▶ Given material:
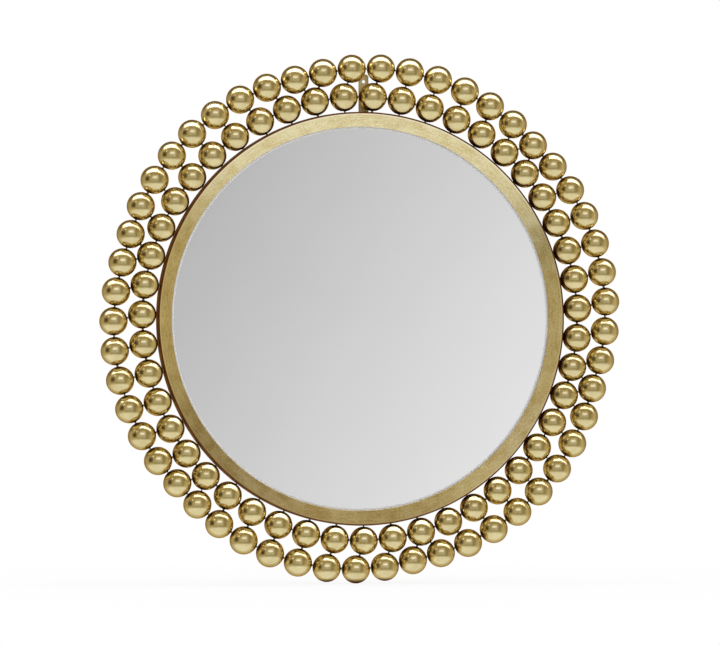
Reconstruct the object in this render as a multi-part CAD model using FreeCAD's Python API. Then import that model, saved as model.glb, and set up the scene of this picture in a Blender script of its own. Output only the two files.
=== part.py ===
import FreeCAD, Part
import math
import os

# Round wall mirror: a bevelled glass in a dished brass frame, ringed by two rows of welded hollow brass balls.
# Lengths are in millimetres. +Z is up, the front looks along -Y, and the wall is on the +Y side.
# The origin is the middle of the mirror, in the plane that holds the centres of all the balls.
# A bearing is an angle in degrees, clockwise from the top as seen from the front.

# Balls
ball_diameter = 38.0
ball_wall = 1.2
vent_diameter = 2.0
inner_ball_count = 47
ball_gap = 1.8  # between neighbours in the inner ring
ring_gap = 1.8  # between an outer ball and the inner ball that it sits against
outer_gap_least = 1.2  # least room between neighbours in the outer ring
inner_start_bearing = 3.2
outer_start_bearing = 4.7
sector_count = 6

# Weld beads
ball_bead_diameter = 4.0
hoop_bead_diameter = 4.4
bridged_gap_most = 2.6
fillet_leg = 1.5

# Frame
hoop_gap = 1.4  # between the inner balls and the hoop
hoop_wall = 1.5
band_width = 20.0
band_sheet = 1.5
dish_depth = 9.5  # how far the band's outer edge stands in front of its sight edge
band_outer_rounding = 1.5
band_sight_rounding = 0.4

# Rebate ring, which holds the glass behind the band
land_setback = 1.0
rebate_wall = 1.5
flange_sheet = 1.5
land_sheet = 0.8
gasket_height = 0.5
gasket_setback = 0.8

# Glass and what backs it
glass_thickness = 3.0
glass_cover = 4.5  # how far the frame hides the edge of the glass
glass_play = 1.0  # radial room round the glass
bevel_width = 7.5
bevel_drop = 1.2
felt_thickness = 0.6
board_thickness = 3.0
block_bearings = (160.0, 200.0)
block_arc = 5.0

# Turn buttons that keep the board in
button_count = 6
button_start_bearing = 30.0
button_width = 10.0
button_lap = 9.75  # how far a button's tip lies over the board
pivot_setback = 5.75  # from the inside of the hoop to the rivets
button_sheet = 1.5
button_play = 0.1
rivet_diameter = 3.8
rivet_hole_clearance = 0.16
rivet_head_diameter = 7.0
rivet_head_height = 1.6
rivet_tail_diameter = 6.0
rivet_tail_height = 1.2
washer_diameter = 8.0
washer_thickness = 0.5

# Hanging tab and wall pads
tab_width = 13.5
tab_sheet = 2.0
tab_offset = 7.7  # to the right of the middle
tab_rise = 30.3  # from the ring of inner ball centres to the tab's top
tab_hole_setback = 9.7
tab_hole_diameter = 4.2
tab_bend_radius = 1.0  # inside the bend that turns the tab forward to its foot
tab_top_rounding = 4.0
tab_bead_inset = 1.8
pad_diameter = 12.0
pad_bearings = (145.0, 215.0)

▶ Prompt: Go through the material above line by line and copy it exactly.

▶ Solution for this problem:
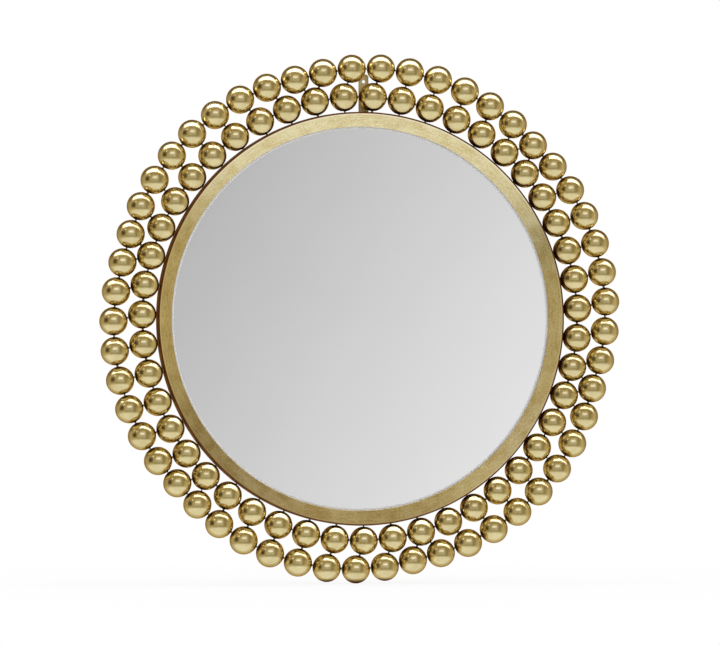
Reconstruct the object in this render as a multi-part CAD model using FreeCAD's Python API. Then import that model, saved as model.glb, and set up the scene of this picture in a Blender script of its own. Output only the two files.
=== part.py ===
import FreeCAD, Part
import math
import os

# Round wall mirror: a bevelled glass in a dished brass frame, ringed by two rows of welded hollow brass balls.
# Lengths are in millimetres. +Z is up, the front looks along -Y, and the wall is on the +Y side.
# The origin is the middle of the mirror, in the plane that holds the centres of all the balls.
# A bearing is an angle in degrees, clockwise from the top as seen from the front.

# Balls
ball_diameter = 38.0
ball_wall = 1.2
vent_diameter = 2.0
inner_ball_count = 47
ball_gap = 1.8  # between neighbours in the inner ring
ring_gap = 1.8  # between an outer ball and the inner ball that it sits against
outer_gap_least = 1.2  # least room between neighbours in the outer ring
inner_start_bearing = 3.2
outer_start_bearing = 4.7
sector_count = 6

# Weld beads
ball_bead_diameter = 4.0
hoop_bead_diameter = 4.4
bridged_gap_most = 2.6
fillet_leg = 1.5

# Frame
hoop_gap = 1.4  # between the inner balls and the hoop
hoop_wall = 1.5
band_width = 20.0
band_sheet = 1.5
dish_depth = 9.5  # how far the band's outer edge stands in front of its sight edge
band_outer_rounding = 1.5
band_sight_rounding = 0.4

# Rebate ring, which holds the glass behind the band
land_setback = 1.0
rebate_wall = 1.5
flange_sheet = 1.5
land_sheet = 0.8
gasket_height = 0.5
gasket_setback = 0.8

# Glass and what backs it
glass_thickness = 3.0
glass_cover = 4.5  # how far the frame hides the edge of the glass
glass_play = 1.0  # radial room round the glass
bevel_width = 7.5
bevel_drop = 1.2
felt_thickness = 0.6
board_thickness = 3.0
block_bearings = (160.0, 200.0)
block_arc = 5.0

# Turn buttons that keep the board in
button_count = 6
button_start_bearing = 30.0
button_width = 10.0
button_lap = 9.75  # how far a button's tip lies over the board
pivot_setback = 5.75  # from the inside of the hoop to the rivets
button_sheet = 1.5
button_play = 0.1
rivet_diameter = 3.8
rivet_hole_clearance = 0.16
rivet_head_diameter = 7.0
rivet_head_height = 1.6
rivet_tail_diameter = 6.0
rivet_tail_height = 1.2
washer_diameter = 8.0
washer_thickness = 0.5

# Hanging tab and wall pads
tab_width = 13.5
tab_sheet = 2.0
tab_offset = 7.7  # to the right of the middle
tab_rise = 30.3  # from the ring of inner ball centres to the tab's top
tab_hole_setback = 9.7
tab_hole_diameter = 4.2
tab_bend_radius = 1.0  # inside the bend that turns the tab forward to its foot
tab_top_rounding = 4.0
tab_bead_inset = 1.8
pad_diameter = 12.0
pad_bearings = (145.0, 215.0)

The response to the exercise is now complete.